14. Rope Lights and Tape Lights
Rope lighting is a long strip of connected lights that can provide ambient, accent, or decorative illumination indoors or outdoors. Tape lights are a version of rope lighting, except the fixtures often adhere to a surface to hold it in place to offer task lighting. Tape lights are popular for use in undercabinet lighting in kitchens. Rope lights and tape lights are available in plug-in and hardwired versions that connect to a single electrical source powering one or more strips that can join together to form longer light strips.
15. Outdoor Light Fixtures
Outdoor light fixtures are an entire category by themselves.

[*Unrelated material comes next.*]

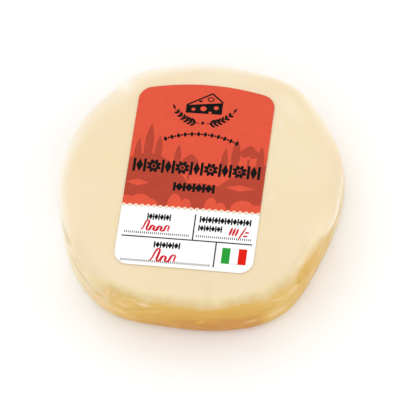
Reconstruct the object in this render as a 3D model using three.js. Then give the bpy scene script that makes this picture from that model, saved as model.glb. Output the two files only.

Outdoor fixtures are available in a vast selection of types and styles. Exterior lights can be pole-mounted for accent or security lighting. Exterior wall lighting can be sconces for accent lighting or flood lights or spotlights, often used in combination with motion sensor lights and security cameras. Rope lights can complement a backyard pergola or fire pit, while solar lighting can illuminate a walkway. Even ceiling fan light fixtures are common on covered decks and porches. The type of outdoor light you wish to install will determine whether or not professional installation is necessary.